-- AIM --
Transcribe the data that follows precisely, omitting nothing.

-- SUPPLIED MATERIAL --

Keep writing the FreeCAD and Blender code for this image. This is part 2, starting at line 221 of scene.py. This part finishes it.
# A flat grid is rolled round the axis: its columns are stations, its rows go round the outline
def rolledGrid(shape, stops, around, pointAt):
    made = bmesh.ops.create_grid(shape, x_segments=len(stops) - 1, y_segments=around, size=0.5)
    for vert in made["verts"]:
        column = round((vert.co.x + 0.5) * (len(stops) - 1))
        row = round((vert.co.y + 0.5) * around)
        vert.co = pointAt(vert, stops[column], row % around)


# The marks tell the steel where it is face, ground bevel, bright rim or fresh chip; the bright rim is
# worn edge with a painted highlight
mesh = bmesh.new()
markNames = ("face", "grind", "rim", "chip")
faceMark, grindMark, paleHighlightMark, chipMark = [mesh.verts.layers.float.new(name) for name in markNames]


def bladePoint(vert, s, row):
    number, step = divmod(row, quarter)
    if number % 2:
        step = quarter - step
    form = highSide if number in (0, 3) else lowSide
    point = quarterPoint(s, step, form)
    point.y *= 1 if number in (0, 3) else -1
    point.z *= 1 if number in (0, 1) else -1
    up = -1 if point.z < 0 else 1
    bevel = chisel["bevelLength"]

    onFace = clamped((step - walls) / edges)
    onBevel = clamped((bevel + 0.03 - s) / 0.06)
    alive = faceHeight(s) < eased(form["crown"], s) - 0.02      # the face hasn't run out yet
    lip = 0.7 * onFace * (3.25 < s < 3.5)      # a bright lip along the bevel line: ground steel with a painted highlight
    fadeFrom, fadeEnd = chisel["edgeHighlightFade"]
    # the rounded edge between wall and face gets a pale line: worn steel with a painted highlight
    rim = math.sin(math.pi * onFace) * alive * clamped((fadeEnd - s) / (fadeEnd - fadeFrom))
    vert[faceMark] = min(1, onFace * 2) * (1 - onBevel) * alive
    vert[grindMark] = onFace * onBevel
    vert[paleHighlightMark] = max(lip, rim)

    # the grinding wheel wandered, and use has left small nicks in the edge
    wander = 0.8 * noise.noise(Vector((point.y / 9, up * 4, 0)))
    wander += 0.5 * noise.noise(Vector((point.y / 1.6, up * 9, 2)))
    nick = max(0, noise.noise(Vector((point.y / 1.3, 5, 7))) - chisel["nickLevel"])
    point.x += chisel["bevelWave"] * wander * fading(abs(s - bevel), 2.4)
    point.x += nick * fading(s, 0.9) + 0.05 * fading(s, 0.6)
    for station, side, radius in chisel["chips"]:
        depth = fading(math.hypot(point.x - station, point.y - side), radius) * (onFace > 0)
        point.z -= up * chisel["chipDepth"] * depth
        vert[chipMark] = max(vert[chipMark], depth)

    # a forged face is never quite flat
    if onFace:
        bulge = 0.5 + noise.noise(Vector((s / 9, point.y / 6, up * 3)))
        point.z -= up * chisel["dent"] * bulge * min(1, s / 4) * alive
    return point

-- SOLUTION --
Keep writing the FreeCAD and Blender code for this image. This is part 2, starting at line 221 of scene.py. This part finishes it.
# A flat grid is rolled round the axis: its columns are stations, its rows go round the outline
def rolledGrid(shape, stops, around, pointAt):
    made = bmesh.ops.create_grid(shape, x_segments=len(stops) - 1, y_segments=around, size=0.5)
    for vert in made["verts"]:
        column = round((vert.co.x + 0.5) * (len(stops) - 1))
        row = round((vert.co.y + 0.5) * around)
        vert.co = pointAt(vert, stops[column], row % around)


# The marks tell the steel where it is face, ground bevel, bright rim or fresh chip; the bright rim is
# worn edge with a painted highlight
mesh = bmesh.new()
markNames = ("face", "grind", "rim", "chip")
faceMark, grindMark, paleHighlightMark, chipMark = [mesh.verts.layers.float.new(name) for name in markNames]


def bladePoint(vert, s, row):
    number, step = divmod(row, quarter)
    if number % 2:
        step = quarter - step
    form = highSide if number in (0, 3) else lowSide
    point = quarterPoint(s, step, form)
    point.y *= 1 if number in (0, 3) else -1
    point.z *= 1 if number in (0, 1) else -1
    up = -1 if point.z < 0 else 1
    bevel = chisel["bevelLength"]

    onFace = clamped((step - walls) / edges)
    onBevel = clamped((bevel + 0.03 - s) / 0.06)
    alive = faceHeight(s) < eased(form["crown"], s) - 0.02      # the face hasn't run out yet
    lip = 0.7 * onFace * (3.25 < s < 3.5)      # a bright lip along the bevel line: ground steel with a painted highlight
    fadeFrom, fadeEnd = chisel["edgeHighlightFade"]
    # the rounded edge between wall and face gets a pale line: worn steel with a painted highlight
    rim = math.sin(math.pi * onFace) * alive * clamped((fadeEnd - s) / (fadeEnd - fadeFrom))
    vert[faceMark] = min(1, onFace * 2) * (1 - onBevel) * alive
    vert[grindMark] = onFace * onBevel
    vert[paleHighlightMark] = max(lip, rim)

    # the grinding wheel wandered, and use has left small nicks in the edge
    wander = 0.8 * noise.noise(Vector((point.y / 9, up * 4, 0)))
    wander += 0.5 * noise.noise(Vector((point.y / 1.6, up * 9, 2)))
    nick = max(0, noise.noise(Vector((point.y / 1.3, 5, 7))) - chisel["nickLevel"])
    point.x += chisel["bevelWave"] * wander * fading(abs(s - bevel), 2.4)
    point.x += nick * fading(s, 0.9) + 0.05 * fading(s, 0.6)
    for station, side, radius in chisel["chips"]:
        depth = fading(math.hypot(point.x - station, point.y - side), radius) * (onFace > 0)
        point.z -= up * chisel["chipDepth"] * depth
        vert[chipMark] = max(vert[chipMark], depth)

    # a forged face is never quite flat
    if onFace:
        bulge = 0.5 + noise.noise(Vector((s / 9, point.y / 6, up * 3)))
        point.z -= up * chisel["dent"] * bulge * min(1, s / 4) * alive
    return point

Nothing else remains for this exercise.